3. The Question of Truth and Authenticity
The Gospel of John states repeatedly that the narrated events are ‘true’ or ‘the truth’ (cf., e.g., Jn 19.35; 21.24). However, the referentiality claimed in the gospel text is not to be equated with factual truth, for ‘[t]o assume that Johannine truth claims refer to historicity in terms of detailed historical accuracy is simply to make a category mistake’ (Lincoln 2007: 179). ‘Truth’ (ἀλήθεια) in John is not to be sought within the narrow constraints of a historicist understanding of the factual representation of the past. 14 The gospel narrates past events as real events using a factual narrative mode. But the distinction suggested in literary studies, for example by Martinez and Klein, 15 between ‘factual’ vs. ‘fictional’ (regarding the mode of speech) on the one hand and between ‘real’ vs. ‘fictive’ or ‘fictitious’ (regarding the ontological status of the depicted element) on the other hand, cannot easily be implemented in the case of ancient texts. While the claim to historical referentiality and the ways in which it manifests itself in ancient texts (the mode of speech) can be analyzed, the distinction between ‘real’ and ‘fictitious’ (the question of the truth ‘behind’ the text) often cannot be answered. Therefore, with regard to the analysis of ancient narrative texts, it is helpful to replace the terms ‘real’ or ‘true’ with the concept of (a literary constructed) ‘authenticity’, 16 for ‘authenticity, understood as an essence beyond representation, replaces the concept of truth and thus constitutes an attempt to creatively dissolve the opposition between reality and fiction’. 17 Consequently, an analysis of a factual text has to focus on the literary techniques and narrative strategies by which authenticity, including fictitious authenticity, is constructed. 18
The focus of the analysis, then, is not the truth or the reality behind the text, but the truth within the text as substantiated by ‘authentication strategies’ that generate or simulate the authenticity of the representation, and thus establish the reliability of what is portrayed and also support the truth claim of the Gospel of John (cf.

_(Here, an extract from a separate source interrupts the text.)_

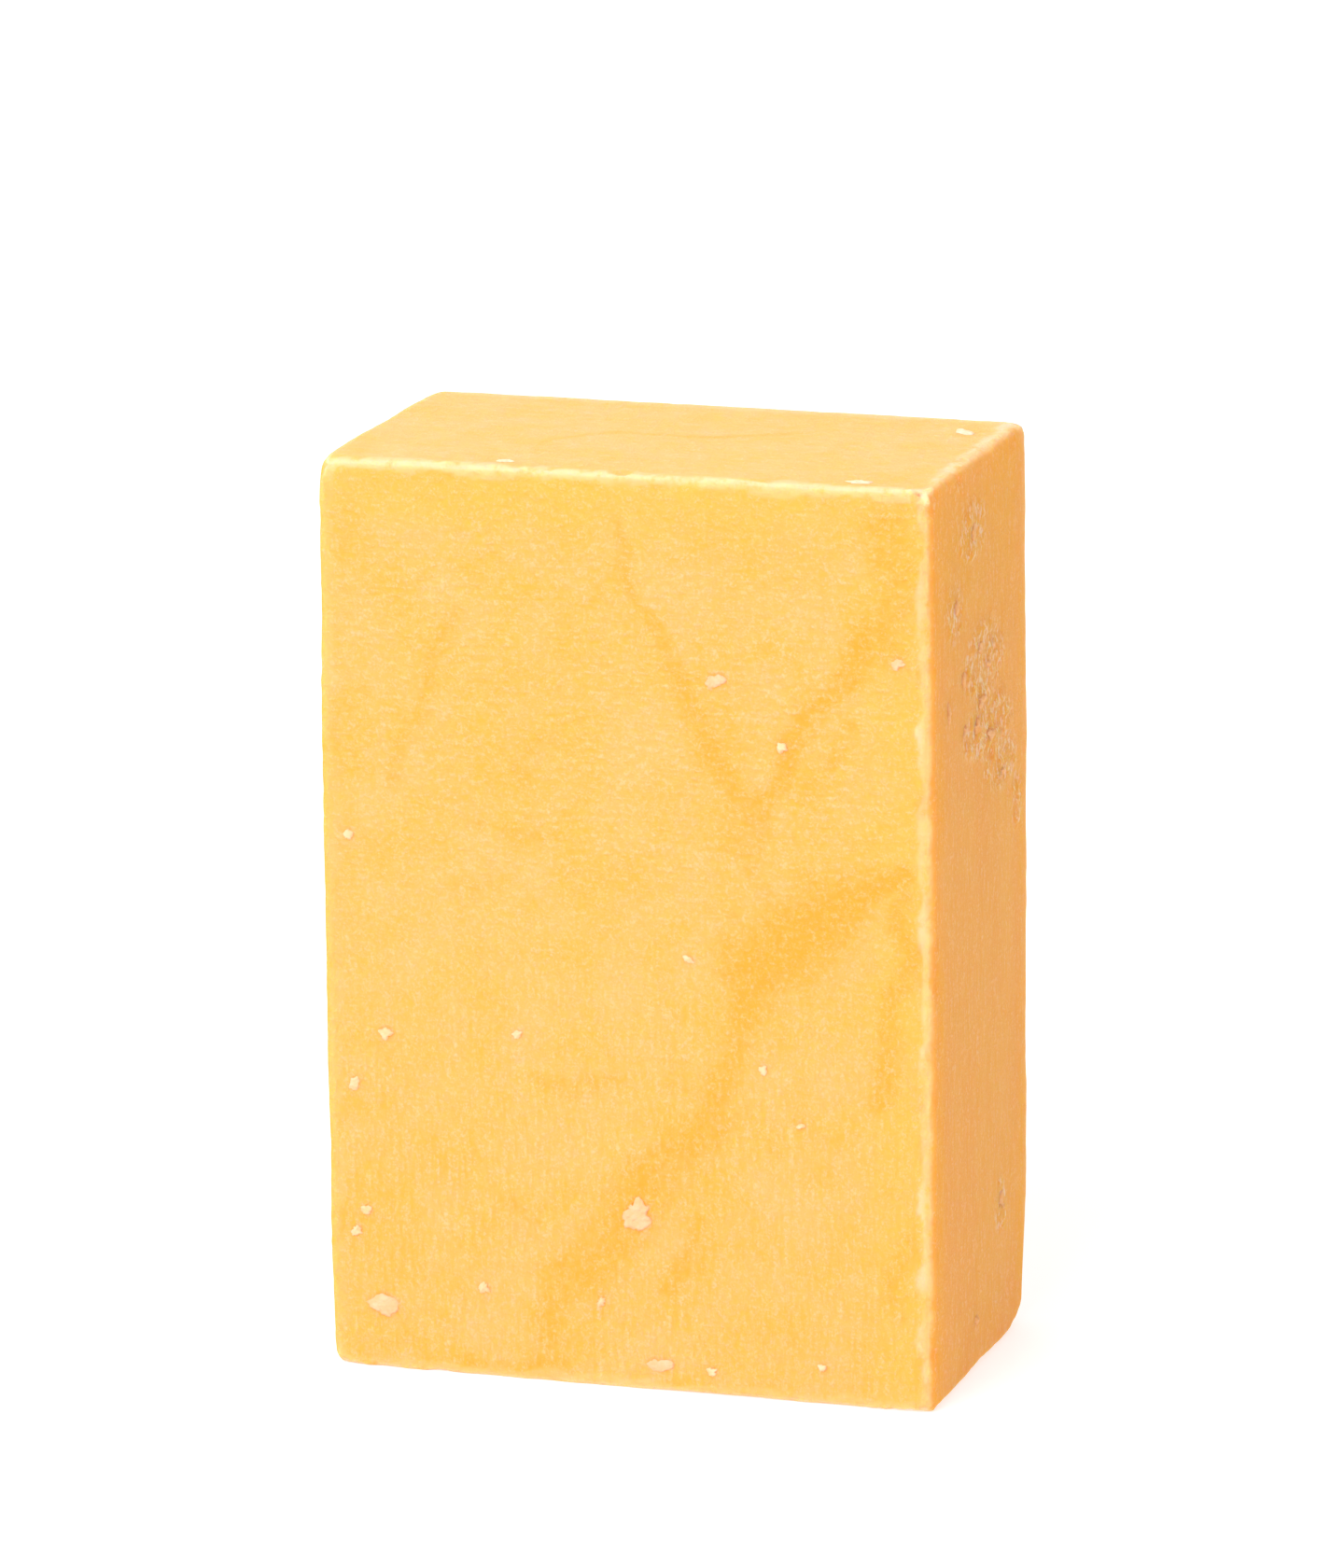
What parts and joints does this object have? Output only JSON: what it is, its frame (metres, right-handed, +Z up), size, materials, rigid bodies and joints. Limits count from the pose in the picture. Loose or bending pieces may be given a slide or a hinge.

Ankersmit 2002). To sum up, the quest for the ‘historical reality’ of what is portrayed in ancient texts can be transformed into the quest for the ‘authenticity’ of the portrayal; thus, ultimately a referential concept of authenticity is replaced by a relational one. 19 This means that in literary texts it is not the question of extratextual referentiality that guarantees authenticity, but rather the literary procedures that trigger an ‘effect’ of authenticity upon the reader. 20
In the Fourth Gospel the Johannine understanding of ‘truth’ seems very closely linked with history: As the revelation of the Logos has taken place in history, the story of this Logos has to be conveyed in the form of a historiographical presentation. History thus becomes the medium to convey truth, so that, concretely, the gospel narration becomes the medium to convey the history of Jesus and thus the medium to convey the truth which leads to faith (Jn 20.30-31; 21.24-25). As a result, the focus of my analysis of the Johannine text is not ‘factual truth’ or ‘the reality’ behind the text, but the text itself and the specific narrative techniques and literary strategies that create or even construct the authenticity of the narrative presentation, thus establishing the credibility of what is depicted and supporting the Johannine truth claim.

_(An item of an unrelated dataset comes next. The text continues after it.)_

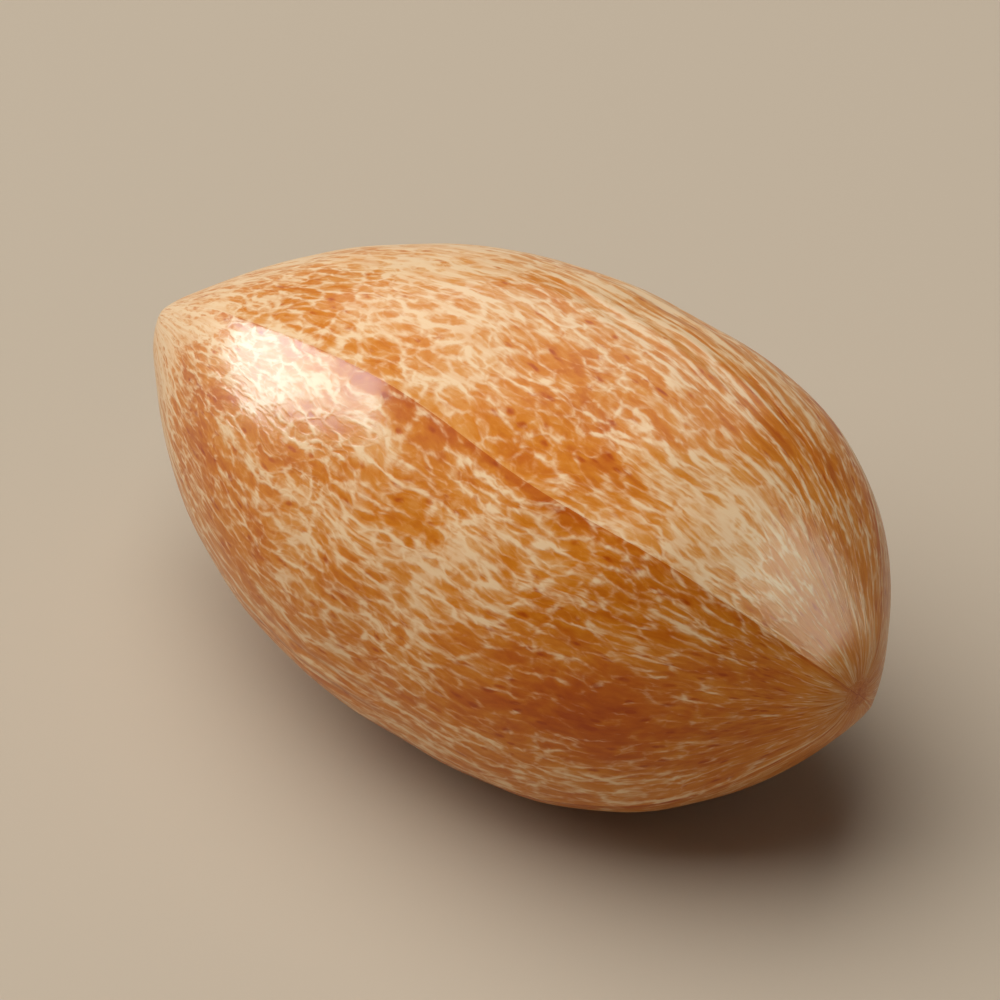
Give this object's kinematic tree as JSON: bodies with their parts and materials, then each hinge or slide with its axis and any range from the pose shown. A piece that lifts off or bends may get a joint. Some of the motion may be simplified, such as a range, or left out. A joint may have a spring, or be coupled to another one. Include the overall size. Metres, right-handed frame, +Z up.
{
  "type": "pecan",
  "caption": "Whole pecan in its closed shell: an ovoid nut with a pointed tip, a blunter stem end and faint lengthwise ridges, lying on its side on a small flat spot.",
  "frame": {"origin": "on the surface that the nut lies on, under the middle of its box", "axes": "+X along the nut from its pointed tip to its stem end, +Z up"},
  "size_m": [0.046, 0.0254, 0.0241],
  "materials": {
    "shell": "polished tan shell with an orange-brown ground under a net of pale fibres"
  },
  "bodies": {
    "root": {"pecan": "shell"}
  },
  "joints": []
}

4. Strategies of Authentication in the Gospel of John
The Gospel of John uses a broad variety of literary strategies to authenticate its narration. In another study, I have analyzed a number of such strategies (see Luther 2021): historical referentiality, the concept of eyewitness testimony, the reliability of the narrator, the integration of elements of fantasy and fictional microgenres into the overall narrative as well as intertextuality and the use of sources in John. The use of these narrative strategies is widely documented in ancient literature, but their application and interplay within the Johannine text create a web of authentication and, moreover, provide insights into the overall understanding of history in the Gospel of John. In what follows I will briefly elaborate on the strategies of historical referentiality and eyewitness testimony.

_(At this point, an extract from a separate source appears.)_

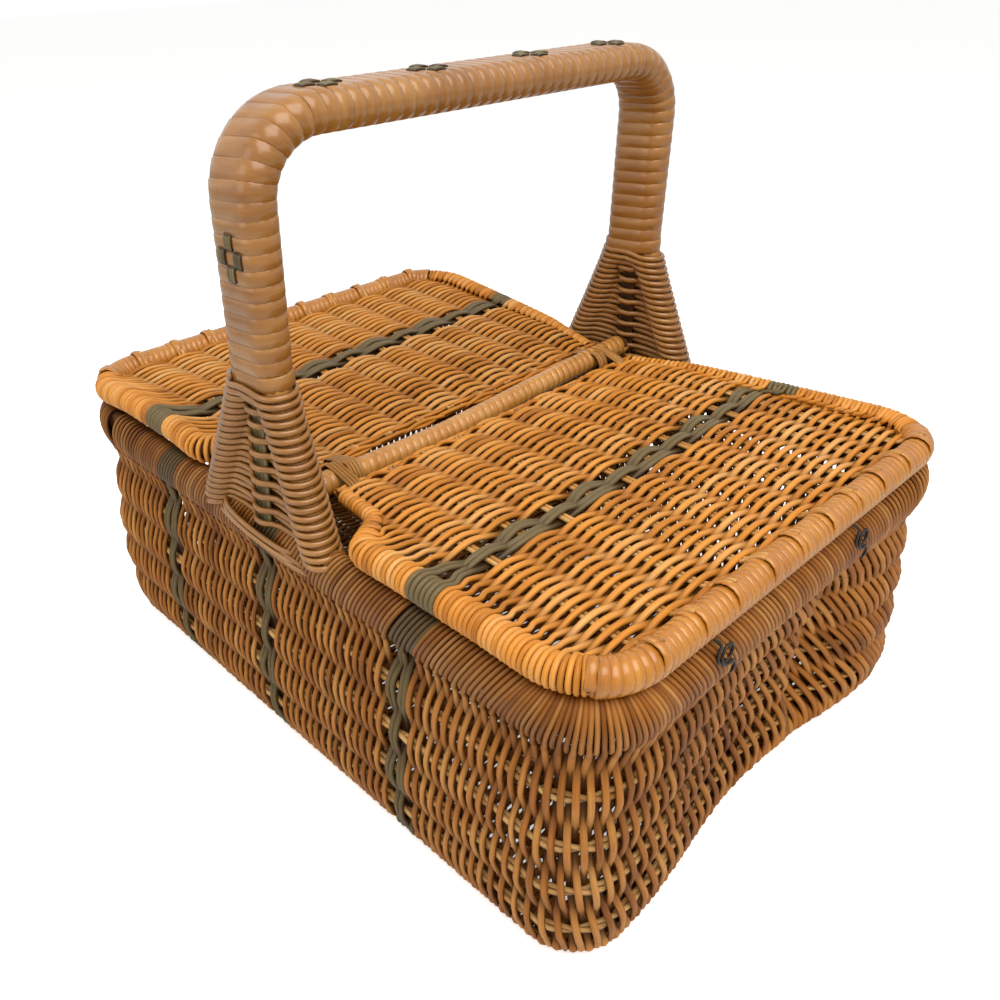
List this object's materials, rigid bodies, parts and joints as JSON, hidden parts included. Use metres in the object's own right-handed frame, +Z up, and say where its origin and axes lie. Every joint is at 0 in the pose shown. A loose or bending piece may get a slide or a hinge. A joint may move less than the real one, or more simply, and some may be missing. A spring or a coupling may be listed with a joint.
{
  "type": "picnic basket",
  "caption": "Rectangular woven cane picnic basket with two flap lids hinged on a bar across the middle and a lashed hoop handle.",
  "frame": {"origin": "on the floor under the middle of the basket", "axes": "+X along the basket from one lid to the other, +Y across it, the handle over X = 0; +Z up"},
  "size_m": [0.433, 0.3182, 0.3512],
  "materials": {
    "wall_cane": "satin",
    "rim_cane": "satin",
    "lid_cane": "satin",
    "lid_rod_cane": "glossy",
    "stake_cane": "satin",
    "handle_cane": "glossy",
    "lashing_cane": "satin",
    "bar_cane": "glossy",
    "dark_cane": "satin",
    "iron_wire": "satin"
  },
  "bodies": {
    "basket": {"woven_body": "wall_cane", "wall_hoop_1": "stake_cane", "wall_hoop_2": "stake_cane", "wall_hoop_3": "stake_cane", "wall_hoop_4": "stake_cane", "floor_stake_1": "stake_cane", "floor_stake_2": "stake_cane", "floor_stake_3": "stake_cane", "floor_stake_4": "stake_cane", "floor_stake_5": "stake_cane", "floor_stake_6": "stake_cane", "floor_stake_7": "stake_cane", "rim_roll": "rim_cane", "hinge_bar": "bar_cane", "wire_curl_1": "iron_wire", "wire_curl_2": "iron_wire", "handle_rod_right": "handle_cane", "handle_rod_left": "handle_cane", "handle_lapping_front": "handle_cane", "handle_lapping_top": "handle_cane", "handle_lapping_back": "handle_cane", "centre_stem_front": "dark_cane", "leg_lashing_front": "lashing_cane", "centre_stem_back": "dark_cane", "leg_lashing_back": "lashing_cane"},
    "right_lid": {"right_lid_frame": "lid_rod_cane", "right_lid_panel": "lid_cane", "right_lid_edge_rod": "lid_cane", "right_lid_stake_1": "stake_cane", "right_lid_stake_2": "stake_cane", "right_lid_stake_3": "stake_cane", "right_lid_stake_4": "stake_cane", "right_lid_stake_5": "stake_cane", "right_lid_stake_6": "stake_cane", "right_lid_stake_7": "stake_cane", "right_lid_stake_8": "stake_cane", "right_lid_stake_9": "stake_cane", "right_lid_stake_10": "stake_cane", "right_hinge_loop_1": "dark_cane", "right_hinge_loop_2": "dark_cane"},
    "left_lid": {"left_lid_frame": "lid_rod_cane", "left_lid_panel": "lid_cane", "left_lid_edge_rod": "lid_cane", "left_lid_stake_1": "stake_cane", "left_lid_stake_2": "stake_cane", "left_lid_stake_3": "stake_cane", "left_lid_stake_4": "stake_cane", "left_lid_stake_5": "stake_cane", "left_lid_stake_6": "stake_cane", "left_lid_stake_7": "stake_cane", "left_lid_stake_8": "stake_cane", "left_lid_stake_9": "stake_cane", "left_lid_stake_10": "stake_cane", "left_hinge_loop_1": "dark_cane", "left_hinge_loop_2": "dark_cane"}
  },
  "joints": [
    {"name": "right_lid_hinge", "type": "hinge", "parent": "basket", "child": "right_lid", "pos_m": [0, 0, 0.161], "axis": [0, -1, 0], "range_deg": [0, 48]},
    {"name": "left_lid_hinge", "type": "hinge", "parent": "basket", "child": "left_lid", "pos_m": [0, 0, 0.161], "axis": [0, 1, 0], "range_deg": [0, 48]}
  ]
}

4.1 Historical Referentiality
Historical referentiality plays an important role in the construction of an authentic representation of the past. The historical reference, which is achieved through narrative elements, can be called ‘narrative reference’. 21 The Gospel of John makes use of narrative referentiality through references to historical places, times, persons and situations as well as through short passages of ekphrastic representation. 22 These references to extratextual reality serve to connect the narrated world to extratextual reality and thereby lend it authenticity. 23 With regard to John’s gospel, the different dimensions of referentiality perform concrete functions: through text-internal referentiality (through the repeated reference to an event such as the wedding at Cana, narrated in Jn 2.1-11 and mentioned again in Jn 4.46), the text becomes a coherent unit which appears to the reader as an authentic representation of historical reality. Through text-external referentiality, by reference to historical places, situations and persons, the Jesus (hi)story is integrated into contemporary history and historical context (cf. Bauckham 2007: 95-103).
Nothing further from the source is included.